The overdose mortality rate hit a five-year low last year, and city officials attribute the decline to the distribution of naloxone, known by the brand name Narcan. Transit workers, police and paramedics now all are equipped with the overdose-reversing drug.
Studies have shown that in Canada and Europe, supervised injection sites have curbed the transmission of HIV and other infectious diseases. And the programs have been credited with averting lethal overdoses and extending a link to treatment services.
McSwain, though, remains a skeptic.
"That doesn't mean that you're not going to overdose when you're not at the site. And it doesn't mean that there couldn't be other negative effects of having a site, where more people are, for example, getting hooked on drugs or trying drugs, because they think it's safe, or they think it's legitimate or they think it's legal," McSwain says. "We don't attract people to go down this path of drug dependency that destroys their lives."
McSwain says there is no evidence that such a model would definitively work in Philadelphia. He worries an injection site would normalize or even entice people to use unpredictable synthetic opioids like fentanyl — a drug that can be 50 times as powerful as heroin.

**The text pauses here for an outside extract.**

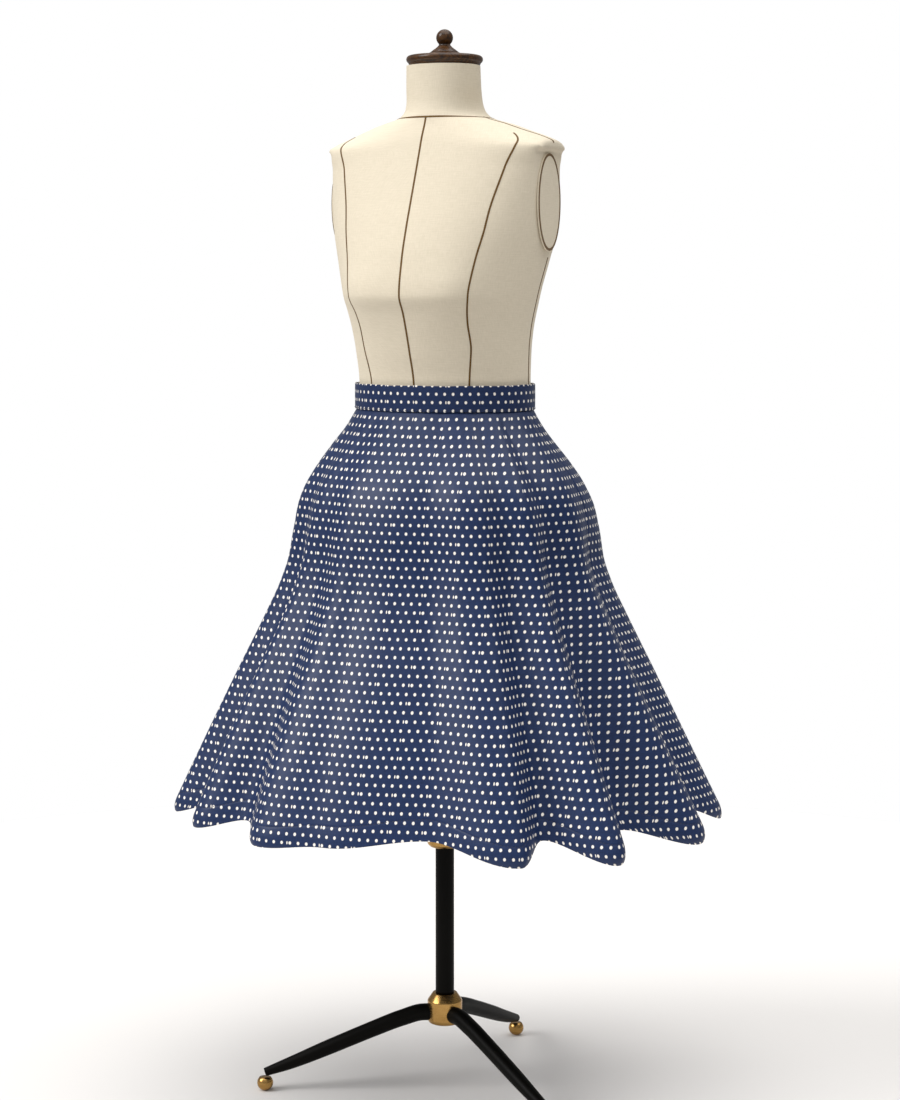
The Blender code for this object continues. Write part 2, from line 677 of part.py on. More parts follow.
def make_hub(brass):
    """The turned hub, with a round pocket for the end of each leg."""
    profile = [
        (0.0, HUB_TOP),
        (HUB_RADIUS - CHAMFER[0], HUB_TOP),
        (HUB_RADIUS, HUB_TOP - CHAMFER[1]),
        (HUB_RADIUS, HUB_BOTTOM + 0.006),
        (HUB_RADIUS - 0.0015, HUB_BOTTOM + 0.002),
        (HUB_RADIUS - 0.006, HUB_BOTTOM),
        (0.0, HUB_BOTTOM),
    ]
    hub = turned("hub", profile, brass, steps=30)
    start = LEG_POINTS[0]
    for name, bearing in LEG_BEARINGS.items():
        shape = bmesh.new()
        radius = start.radius + GAP
        bmesh.ops.create_cone(
            shape, cap_ends=True, segments=24, radius1=radius, radius2=radius, depth=0.03
        )
        lying = Matrix.Rotation(math.radians(90), 4, "Y")
        bmesh.ops.transform(shape, matrix=lying, verts=shape.verts)
        middle = Vector((start.reach - GAP + 0.015, 0, start.height))
        bmesh.ops.translate(shape, vec=middle, verts=shape.verts)
        pocket = bpy.data.objects.new(f"{name}_pocket", mesh_from_bmesh(f"{name}_pocket", shape))
        pocket.rotation_euler.z = math.radians(bearing)
        HELPERS.objects.link(pocket)
        as_helper(pocket)
        cut = hub.modifiers.new(f"Pocket {name}", "BOOLEAN")
        cut.operation = "DIFFERENCE"
        cut.object = pocket


def make_legs(black, brass):
    """Tapered tube legs that leave the hub level and arch down to ball feet."""
    reaches = [row.reach for row in LEG_POINTS]
    heights = [row.height for row in LEG_POINTS]
    radii = [row.radius for row in LEG_POINTS]
    ball_top = math.degrees(math.asin((FOOT_CUT - FOOT_CENTRE) / FOOT_RADIUS))
    ball_bottom = -math.degrees(math.asin(FOOT_CENTRE / FOOT_RADIUS))
    ball = arc((0, FOOT_CENTRE), FOOT_RADIUS, ball_top, ball_bottom, 9)
    for name, bearing in LEG_BEARINGS.items():
        curve = bpy.data.curves.new(name, "CURVE")
        curve.dimensions = "3D"
        curve.bevel_depth = 1.0
        curve.bevel_resolution = 3
        curve.use_fill_caps = True
        spline = curve.splines.new("POLY")
        spline.points.add(15)
        for point, reach in zip(spline.points, np.linspace(reaches[0], reaches[-1], 16)):
            height = smooth_value(reaches, heights, reach)
            point.co = (reach, 0.0, height, 1.0)
            point.radius = smooth_value(reaches, radii, reach)
        curve.materials.append(black)
        leg = bpy.data.objects.new(name, curve)
        PARTS.objects.link(leg)
        leg.rotation_euler.z = math.radians(bearing)
        foot_profile = [(0.0, FOOT_CUT), *ball, (0.0, 0.0)]
        foot = turned(name.replace("leg", "foot"), foot_profile, brass, steps=18)
        turn = math.radians(bearing)
        foot.location = (FOOT_REACH * math.cos(turn), FOOT_REACH * math.sin(turn), 0.0)


# ---------------------------------------------------------------- build
clear_scene()
PARTS = collection("Circle skirt on dress form")
HELPERS = collection("Cutters")

COTTON = material("Navy cotton", 0.023, 0.042, 0.118, 0.85)
LINEN = material("Natural linen", 0.86, 0.78, 0.64, 0.90)
WOOD = material("Varnished dark wood", 0.080, 0.040, 0.022, 0.30)
BRASS = material("Polished brass", 0.62, 0.36, 0.13, 0.28, metallic=1.0)
BLACK = material("Black lacquered steel", 0.010, 0.009, 0.008, 0.35)
TAPE = material("Navy zip tape", 0.020, 0.035, 0.095, 0.80)
ZINC = material("Nickel plated zip", 0.60, 0.60, 0.60, 0.25, metallic=1.0)
SHELL = material("Navy resin button", 0.020, 0.030, 0.080, 0.35)

make_skirt(COTTON)
make_waistband(COTTON)
make_button(SHELL)
make_zip_tape(TAPE)
SLIDER_ORIGIN, SLIDER_TURN = make_slider(ZINC)
HINGE = make_tab(SLIDER_ORIGIN, SLIDER_TURN, ZINC)
make_torso(LINEN)
make_arm_plates(LINEN)
make_neck_cap(WOOD)
make_finial(WOOD)
make_base(WOOD, BLACK)
make_pole(BLACK, BRASS)
make_hub(BRASS)
make_legs(BLACK, BRASS)

bpy.context.view_layer.update()
print("pull tab hinge at", [round(value, 5) for value in HINGE.matrix_world.translation])
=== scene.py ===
# %% [markdown]
# # A dotted circle skirt on a dress form
#
# A circle skirt has no gathers and no pleats. It is cut from part of a ring of cloth, the
# short inner edge is sewn to a straight band, and the long hem falls into deep round folds.
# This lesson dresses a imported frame: the frame holds the sizes and what moves, and each cell
# here makes one piece or one finish in its place on that frame.
#
# Everything is in metres. The floor is z = 0, the pole stands on the Z axis and the figure
# faces -Y. A bearing is an angle round the pole: 0 is the centre front, 90 the figure's left.

# %% Load the frame
import json
import math
from collections import namedtuple

import bmesh
import bpy
import numpy as np
from mathutils import Matrix, Vector

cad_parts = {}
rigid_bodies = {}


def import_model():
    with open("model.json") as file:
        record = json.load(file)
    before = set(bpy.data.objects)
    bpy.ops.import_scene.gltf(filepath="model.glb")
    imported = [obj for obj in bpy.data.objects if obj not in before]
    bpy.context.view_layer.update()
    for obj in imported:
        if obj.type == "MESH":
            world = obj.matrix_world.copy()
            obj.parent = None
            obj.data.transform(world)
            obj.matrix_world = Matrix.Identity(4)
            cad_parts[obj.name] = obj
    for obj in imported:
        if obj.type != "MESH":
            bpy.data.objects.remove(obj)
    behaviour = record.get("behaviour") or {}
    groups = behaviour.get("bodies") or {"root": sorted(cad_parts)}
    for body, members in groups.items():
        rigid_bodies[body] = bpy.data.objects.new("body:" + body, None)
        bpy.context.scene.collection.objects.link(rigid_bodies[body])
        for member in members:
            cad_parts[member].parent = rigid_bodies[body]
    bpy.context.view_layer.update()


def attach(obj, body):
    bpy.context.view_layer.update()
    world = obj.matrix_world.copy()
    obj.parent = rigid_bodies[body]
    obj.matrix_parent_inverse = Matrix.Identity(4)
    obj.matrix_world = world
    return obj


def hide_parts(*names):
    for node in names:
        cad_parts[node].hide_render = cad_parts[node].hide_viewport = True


for old in list(bpy.data.objects):
    bpy.data.objects.remove(old, do_unlink=True)
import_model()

# %% [markdown]
# ## The camera
# A long lens a little over three metres away keeps the skirt's outline free of distortion.
# It stands at the height of the bust, 25 degrees round to the figure's left, and looks
# slightly down. Setting the angles directly keeps the pole upright in the view.

# %% Camera
CAMERA_TURN = 25.0  # degrees round to the figure's left
CAMERA_TILT = 6.2365  # degrees below level
CAMERA_DISTANCE = 3.2705
CAMERA_ASIDE = 0.0072
CAMERA_HEIGHT = 1.113
LENS = 78.55

turn = math.radians(CAMERA_TURN)
towards_camera = Vector((math.sin(turn), -math.cos(turn), 0))
camera_right = Vector((math.cos(turn), math.sin(turn), 0))
camera = bpy.data.objects.new("camera", bpy.data.cameras.new("camera"))
camera.data.lens = LENS
camera.location = towards_camera * CAMERA_DISTANCE + camera_right * CAMERA_ASIDE
camera.location.z = CAMERA_HEIGHT
camera.rotation_euler = (math.radians(90 - CAMERA_TILT), 0, turn)
bpy.context.scene.collection.objects.link(camera)
bpy.context.scene.camera = camera
bpy.context.scene.view_settings.view_transform = "Standard"
print("camera at", [round(value, 3) for value in camera.location])

# %% [markdown]
# ## One helper for nodes, one for colours
# Materials and Geometry Nodes are both node trees, so one small function can add a node to
# either: it sets the node's own settings and then, for each input, either a value or a link.
# Colours are written as people read them, in sRGB hex, and shaders want linear light.


# %% Nodes and colours
def add(tree, kind, inputs=None, **settings):
    """Add a node. An input is a value, a node (its first output) or one of a node's outputs."""
    node = tree.nodes.new(kind)
    for name, value in settings.items():
        setattr(node, name, value)
    for socket, value in (inputs or {}).items():
        if isinstance(value, bpy.types.Node):
            value = value.outputs[0]
        if isinstance(value, bpy.types.NodeSocket):
            tree.links.new(value, node.inputs[socket])
        else:
            node.inputs[socket].default_value = value
    return node


def linear(hex_colour):
    """#RRGGBB in sRGB to linear RGBA."""
    channels = [int(hex_colour[place : place + 2], 16) / 255 for place in (1, 3, 5)]
    light = [c / 12.92 if c <= 0.04045 else ((c + 0.055) / 1.055) ** 2.4 for c in channels]
    return (*light, 1.0)


def new_finish(name, sockets):
    """A material with one Principled shader; returns the material, its tree and the shader."""
    made = bpy.data.materials.new(name)
    made.use_nodes = True
    made.node_tree.nodes.clear()
    shader = add(made.node_tree, "ShaderNodeBsdfPrincipled", sockets)
    add(made.node_tree, "ShaderNodeOutputMaterial", {"Surface": shader})
    return made, made.node_tree, shader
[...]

In November, McSwain wrote Safehouse officials a letter imploring the nonprofit to comply with federal law, writing that the federal statute "makes no exception for entities, such as Safehouse, who claim a benevolent purpose."
In response, Safehouse officials told McSwain they "respectfully disagree" that the injection site would violate federal law, since the statutes were never intended to be used to attack a medical injection site.
"We hope that the U.S. Attorney's office will exercise prosecutorial discretion in assessing our proposed overdose prevention services," Goldfein wrote.
Three months later, federal officials took Safehouse to court.
"These folks have good intentions and they're trying their best to combat the opioid epidemic," McSwain says, "but this step of opening an injection site crosses the line. If Safehouse or others want to open this type of site, they need to steer their efforts to get the law changed."
This story comes from Keystone Crossroads, a statewide public media initiative reporting on cities across Pennsylvania.